Exercise aim:
Copy out all of the material exactly.

Data:
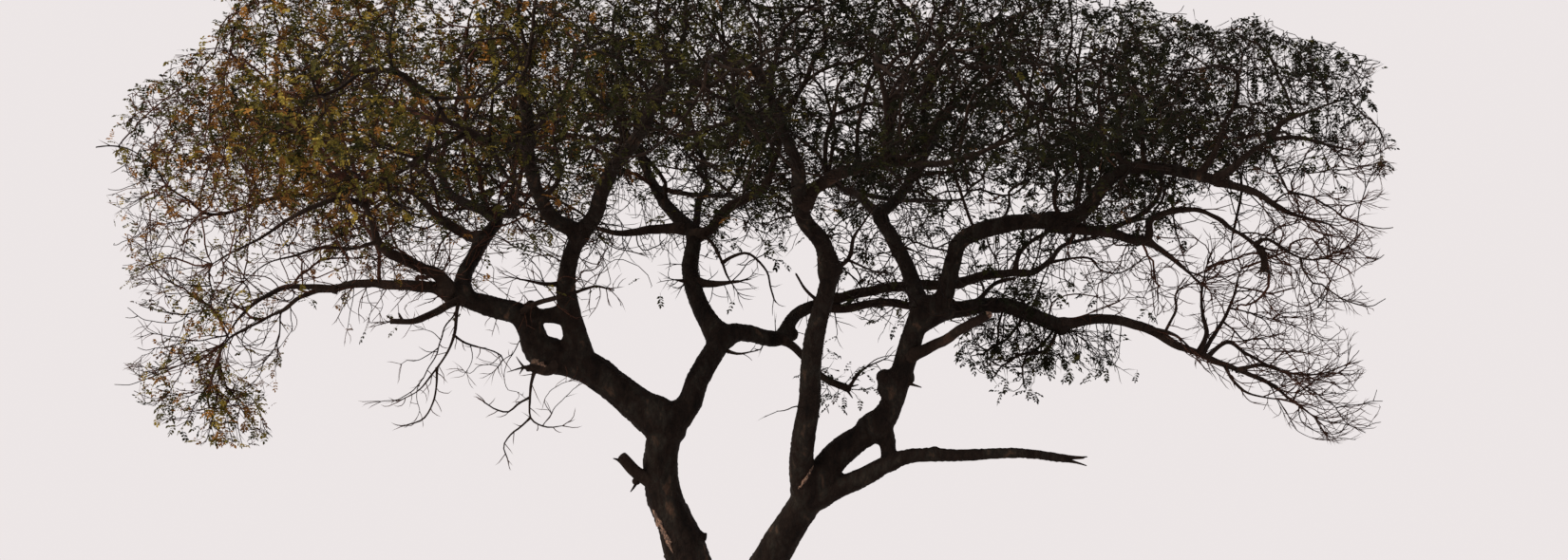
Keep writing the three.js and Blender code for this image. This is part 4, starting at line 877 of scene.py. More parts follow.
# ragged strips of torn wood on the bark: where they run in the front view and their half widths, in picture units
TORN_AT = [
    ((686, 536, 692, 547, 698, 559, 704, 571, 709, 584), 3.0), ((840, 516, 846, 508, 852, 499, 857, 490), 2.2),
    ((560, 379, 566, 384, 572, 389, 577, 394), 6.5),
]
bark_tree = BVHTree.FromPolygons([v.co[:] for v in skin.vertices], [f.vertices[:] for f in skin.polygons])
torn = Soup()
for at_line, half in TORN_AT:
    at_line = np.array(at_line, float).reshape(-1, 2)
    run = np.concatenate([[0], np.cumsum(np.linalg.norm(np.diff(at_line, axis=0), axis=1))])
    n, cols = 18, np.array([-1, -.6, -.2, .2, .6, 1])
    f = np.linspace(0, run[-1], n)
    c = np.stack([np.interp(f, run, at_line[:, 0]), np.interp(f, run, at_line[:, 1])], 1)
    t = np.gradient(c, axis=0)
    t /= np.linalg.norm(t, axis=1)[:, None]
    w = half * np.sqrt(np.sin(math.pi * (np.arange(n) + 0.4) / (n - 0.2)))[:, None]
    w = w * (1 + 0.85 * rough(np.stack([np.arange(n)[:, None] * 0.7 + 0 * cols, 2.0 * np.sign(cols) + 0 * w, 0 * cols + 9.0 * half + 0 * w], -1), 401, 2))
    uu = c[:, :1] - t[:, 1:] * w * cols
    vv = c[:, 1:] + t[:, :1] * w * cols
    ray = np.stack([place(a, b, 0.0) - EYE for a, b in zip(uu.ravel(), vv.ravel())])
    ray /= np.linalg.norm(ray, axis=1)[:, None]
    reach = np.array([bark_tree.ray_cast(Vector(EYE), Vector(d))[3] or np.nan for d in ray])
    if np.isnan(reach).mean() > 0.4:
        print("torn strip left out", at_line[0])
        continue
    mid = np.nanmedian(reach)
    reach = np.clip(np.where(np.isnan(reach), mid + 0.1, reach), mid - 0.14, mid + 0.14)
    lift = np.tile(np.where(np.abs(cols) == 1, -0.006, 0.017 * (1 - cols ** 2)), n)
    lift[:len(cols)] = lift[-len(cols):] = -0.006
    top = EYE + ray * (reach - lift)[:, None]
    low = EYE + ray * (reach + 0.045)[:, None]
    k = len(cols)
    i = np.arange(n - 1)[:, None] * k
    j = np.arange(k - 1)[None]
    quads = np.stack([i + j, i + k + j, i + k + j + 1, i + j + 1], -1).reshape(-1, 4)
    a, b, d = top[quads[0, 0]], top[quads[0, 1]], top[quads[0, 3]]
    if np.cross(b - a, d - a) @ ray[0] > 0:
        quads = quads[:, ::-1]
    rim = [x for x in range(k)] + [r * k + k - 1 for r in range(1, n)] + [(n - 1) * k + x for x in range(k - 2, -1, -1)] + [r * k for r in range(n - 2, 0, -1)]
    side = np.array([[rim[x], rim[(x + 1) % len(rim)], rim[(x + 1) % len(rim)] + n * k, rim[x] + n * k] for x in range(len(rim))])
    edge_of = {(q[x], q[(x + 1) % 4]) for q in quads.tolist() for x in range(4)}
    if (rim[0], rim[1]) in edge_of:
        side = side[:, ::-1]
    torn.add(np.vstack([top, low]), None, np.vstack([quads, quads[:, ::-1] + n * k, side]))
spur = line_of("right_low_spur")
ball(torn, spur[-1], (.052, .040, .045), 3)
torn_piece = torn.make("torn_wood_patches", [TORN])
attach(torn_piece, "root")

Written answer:
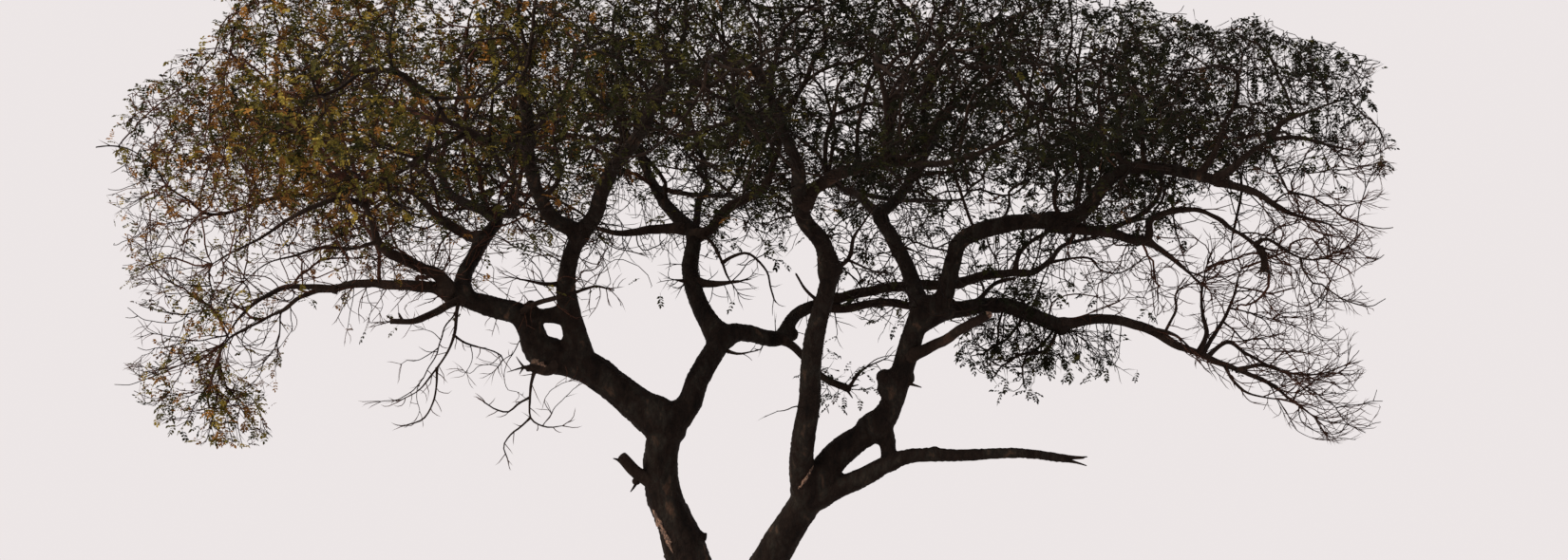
Keep writing the three.js and Blender code for this image. This is part 4, starting at line 877 of scene.py. More parts follow.
# ragged strips of torn wood on the bark: where they run in the front view and their half widths, in picture units
TORN_AT = [
    ((686, 536, 692, 547, 698, 559, 704, 571, 709, 584), 3.0), ((840, 516, 846, 508, 852, 499, 857, 490), 2.2),
    ((560, 379, 566, 384, 572, 389, 577, 394), 6.5),
]
bark_tree = BVHTree.FromPolygons([v.co[:] for v in skin.vertices], [f.vertices[:] for f in skin.polygons])
torn = Soup()
for at_line, half in TORN_AT:
    at_line = np.array(at_line, float).reshape(-1, 2)
    run = np.concatenate([[0], np.cumsum(np.linalg.norm(np.diff(at_line, axis=0), axis=1))])
    n, cols = 18, np.array([-1, -.6, -.2, .2, .6, 1])
    f = np.linspace(0, run[-1], n)
    c = np.stack([np.interp(f, run, at_line[:, 0]), np.interp(f, run, at_line[:, 1])], 1)
    t = np.gradient(c, axis=0)
    t /= np.linalg.norm(t, axis=1)[:, None]
    w = half * np.sqrt(np.sin(math.pi * (np.arange(n) + 0.4) / (n - 0.2)))[:, None]
    w = w * (1 + 0.85 * rough(np.stack([np.arange(n)[:, None] * 0.7 + 0 * cols, 2.0 * np.sign(cols) + 0 * w, 0 * cols + 9.0 * half + 0 * w], -1), 401, 2))
    uu = c[:, :1] - t[:, 1:] * w * cols
    vv = c[:, 1:] + t[:, :1] * w * cols
    ray = np.stack([place(a, b, 0.0) - EYE for a, b in zip(uu.ravel(), vv.ravel())])
    ray /= np.linalg.norm(ray, axis=1)[:, None]
    reach = np.array([bark_tree.ray_cast(Vector(EYE), Vector(d))[3] or np.nan for d in ray])
    if np.isnan(reach).mean() > 0.4:
        print("torn strip left out", at_line[0])
        continue
    mid = np.nanmedian(reach)
    reach = np.clip(np.where(np.isnan(reach), mid + 0.1, reach), mid - 0.14, mid + 0.14)
    lift = np.tile(np.where(np.abs(cols) == 1, -0.006, 0.017 * (1 - cols ** 2)), n)
    lift[:len(cols)] = lift[-len(cols):] = -0.006
    top = EYE + ray * (reach - lift)[:, None]
    low = EYE + ray * (reach + 0.045)[:, None]
    k = len(cols)
    i = np.arange(n - 1)[:, None] * k
    j = np.arange(k - 1)[None]
    quads = np.stack([i + j, i + k + j, i + k + j + 1, i + j + 1], -1).reshape(-1, 4)
    a, b, d = top[quads[0, 0]], top[quads[0, 1]], top[quads[0, 3]]
    if np.cross(b - a, d - a) @ ray[0] > 0:
        quads = quads[:, ::-1]
    rim = [x for x in range(k)] + [r * k + k - 1 for r in range(1, n)] + [(n - 1) * k + x for x in range(k - 2, -1, -1)] + [r * k for r in range(n - 2, 0, -1)]
    side = np.array([[rim[x], rim[(x + 1) % len(rim)], rim[(x + 1) % len(rim)] + n * k, rim[x] + n * k] for x in range(len(rim))])
    edge_of = {(q[x], q[(x + 1) % 4]) for q in quads.tolist() for x in range(4)}
    if (rim[0], rim[1]) in edge_of:
        side = side[:, ::-1]
    torn.add(np.vstack([top, low]), None, np.vstack([quads, quads[:, ::-1] + n * k, side]))
spur = line_of("right_low_spur")
ball(torn, spur[-1], (.052, .040, .045), 3)
torn_piece = torn.make("torn_wood_patches", [TORN])
attach(torn_piece, "root")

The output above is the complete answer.